My guess is he has all those things because of his attitude. Tom’s a guy you want around. As a friend, as an employee and, at least in the case of the beautiful Swede, as a lover.
He’s had a full and varied life. A life that accumulated a little pension, a bit of VA comp and SS. Along the way, he’s learned that stuff just ain’t that important. And once you no longer value stuff, the good life just ain’t that pricy.
Something to think about the next time you are worried about the 4% rule working out or having gotten a late start on retirement planning. By all means plan, save and invest for your future. But keep in mind mental toughness, the ability to roll with the punches and lifestyle flexibility are where true security lies.
While I didn’t think about it as I prepared this post, several readers commented below how financially damaging home ownership proved to be in this story. A real life illustration as to Why your House is a Terrible Investment.
Addendum 3: From the comments below…
Great story and some very worthwhile advice from all involved. I love the points about living with less and focusing on relationships over “stuff”. I’m also amazed by Tom’s ability to live such a mobile life with a family in tow. Hard to do that with lots of unnecessary possessions on hand. Reminds me of the wisdom in one of David Cain’s recent posts on raptitude.com (“Everything In It ‘s Place, Now and Forever.” )
So as not to armchair quarterback Tom’s decisions in an effort to apply lessons to my own life, I’d love to hear what advice he has based on his story. Above and beyond his very wise comment about the value of relationships over material desires, that is. With all the forks in the road that he faced, I’m sure he developed at least an unconscious list of rules to live by that have helped him maintain such a positive outlook and ability to attract quality people in his life. I say this based on both his successes and his failures, as lessons obviously can be learned from both.
Hey, Tom here. In response to Deacon’s request, I have a few rules I live by …
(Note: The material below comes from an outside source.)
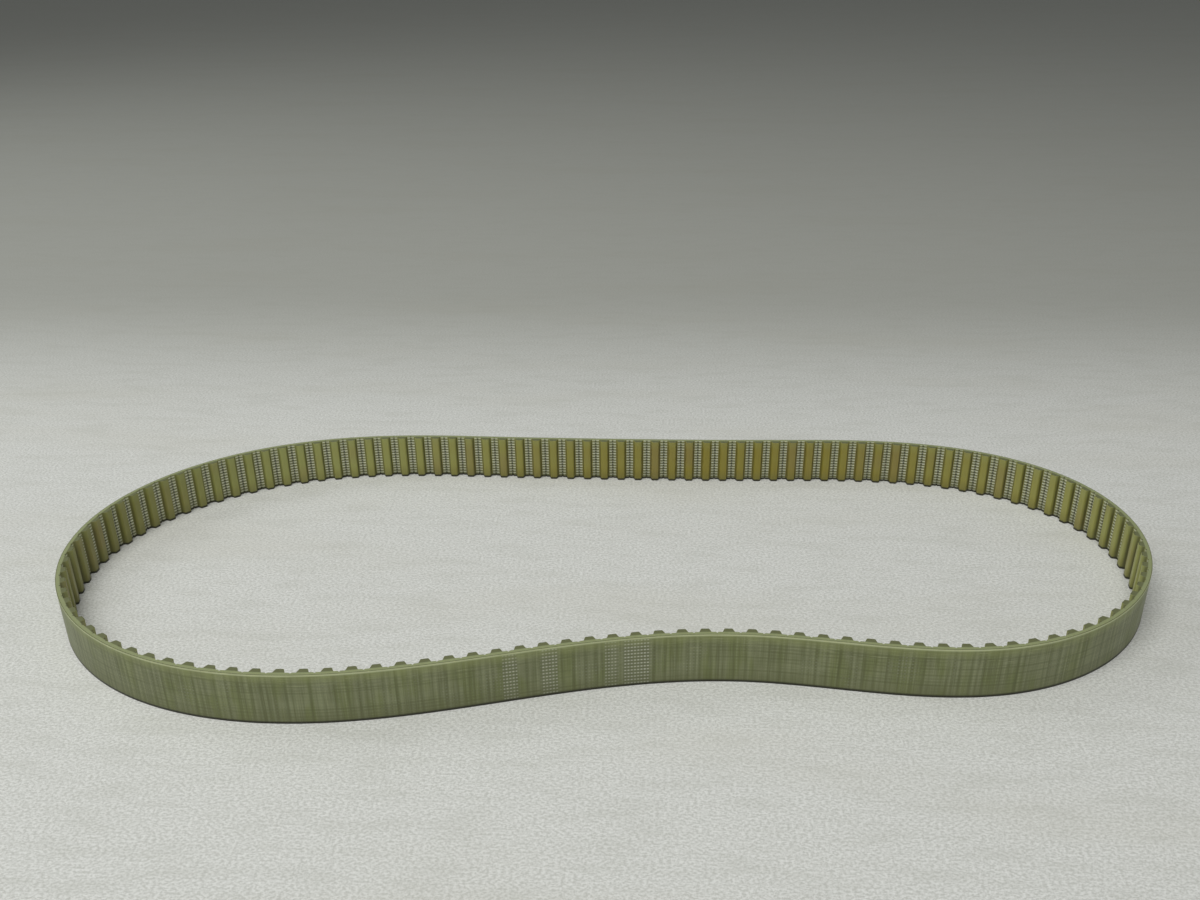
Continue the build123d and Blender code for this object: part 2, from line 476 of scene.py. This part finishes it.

#1. Seek the truth; there is a lot of deception in the world. Learn to find out what is true and what is false. It takes some effort, but it’s worth it.
#2. Get outside everyday and breathe fresh air, get some exercise, even if it’s just a nice long walk.
#3. Look everyone in the eyes when you talk to them; it will instill trust in both parties and you will learn to read others’ responses.
#4. Tell the ones you love (family and partner) that you love them.
#5. Simplify, simplify … Thoreau was right. We sure can’t take all this stuff with us.
#6. Work at a job you love and put your all into your work. That being said, don’t take your work home with you. Take time to unwind.
#7. Eat healthy, have a drink daily, but don’t overdo either.
#8. Be thankful for the things money can’t buy.
#9. If you have kids, take them fishing, camping, whatever. Show them there is another world out there that has nothing to do with electronics or stuff.
#10. Take the back roads in life, stay off the freeways.